In reality, however, independence is a highly unlikely scenario for reasons that have little to do with American policy. These include entrenched divisions among Iraqi Kurds and growing Kurdish dependence on regional powers like Iran and Turkey that reject the idea of Kurdish independence outright. Although independence remains an emotionally powerful aspiration among many Kurds it has in practice become more of a political card for some Iraqi Kurdish leaders to play than a viable political project.

The United States has been careful not to jeopardize its strategic relationship with Turkey. It has only been willing to risk Turkey’s ire for one reason: to aid the Y.P.G. in its fight against the Islamic State. Last week, the American military reportedly airdropped 50 tons of ammunition to forces, including many Y.P.G. fighters, in northern Syria. While arming these Syrian Kurds, Washington has shied away from engaging diplomatically with the Y.P.G.’s political branch, the Syrian Democratic Union Party, or P.Y.D. (Turkey views the P.Y.D. as a potential threat due to its ties with the Kurdistan Workers’ Party, or P.K.K.)

The problem with bolstering the Kurds’ military strength without a parallel political initiative is that America hasn’t set clear restraints on what the Kurds can do with their newfound strength or offered them guarantees of what they can expect in the future. This has reduced America’s ability to influence its Kurdish allies, even as they stretch beyond their traditional frontiers.

In Iraq, Kurdish forces have moved into ethnically mixed territories, where they now exercise de facto control. Knowing that American military support comes with only one string attached — fighting the Islamic State — Kurdish fighters have hastily established control on the ground.
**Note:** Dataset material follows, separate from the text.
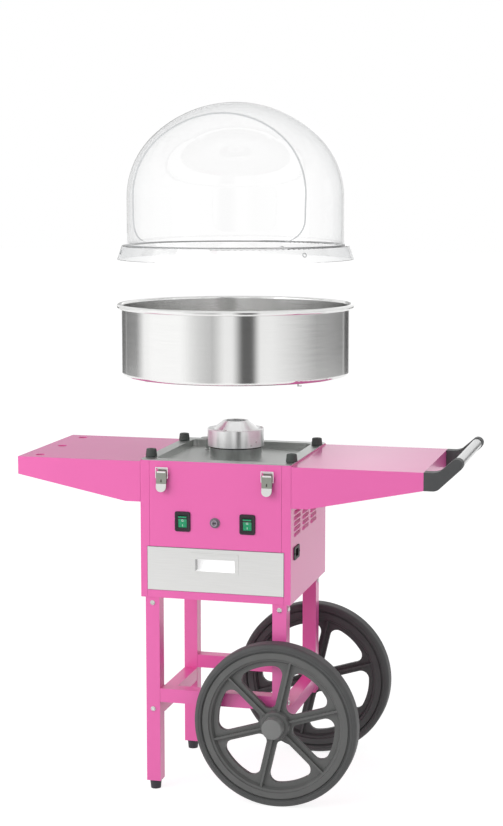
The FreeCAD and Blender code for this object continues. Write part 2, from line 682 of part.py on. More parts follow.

They have used their military advantage to subordinate local non-Kurds in Kirkuk and other disputed territories, sowing feelings of mutual distrust and revenge.

In northern Syria, Kurdish forces have worked fast to consolidate their control with the aim of positioning themselves as unavoidable players in the future of the country. However, the Kurds’ advances into areas that are not predominately Kurdish have provoked enmity from other groups. The Syrian government’s old narrative, which brands all Syrian Kurds as “separatists,” is now being echoed by non-Kurdish opposition groups fighting against the regime of Bashar al-Assad.

America’s exclusive military focus has encouraged the Kurds to invest disproportionately in their military achievements. This approach has alienated non-Kurdish populations who now live under Kurdish rule, while increasing intra-Kurdish competition for access to foreign military support. The P.Y.D., for instance, may now seek to strike up a relationship with Russia or use the prospect of such a partnership as leverage to acquire greater American military support. All of this makes Washington’s immediate goal of pulling together a coordinated fight against the Islamic State and the longer-term goal of removing the conditions that allowed the group to arise ever more elusive.

Military assistance to the Kurds must be combined with a clear political roadmap. At a minimum, this would mean an American commitment to develop Iraqi Kurdish institutions and help mediate budget and oil disputes with Baghdad, which would provide some critical guarantees to the welfare of the Kurdish region.

Washington could provide such support in return for the Kurds’ agreeing to establish joint security and administrative arrangements with local non-Kurdish actors in the disputed territories.

In Syria, the United States should match its military support for the Y.P.G. with political engagement of the P.Y.D. In return, the Syrian Kurds could pledge to address Turkish concerns by distancing themselves from the P.K.K.’s fight against Turkey. To do this, the P.Y.D. and Y.P.G. would need to implement previous cooperation agreements with Iraqi Kurdish groups that have strong relations with Turkish government and to share decision-making power with Arab opposition factions backed by Turkey. All of this would give Washington more influence over Syrian Kurdish forces before they push further into mixed or non-Kurdish areas.

America must stop dealing with the Kurds strictly as military allies. Otherwise, Washington could end up contributing to precisely the sort of regional instability that its policy is intended to prevent.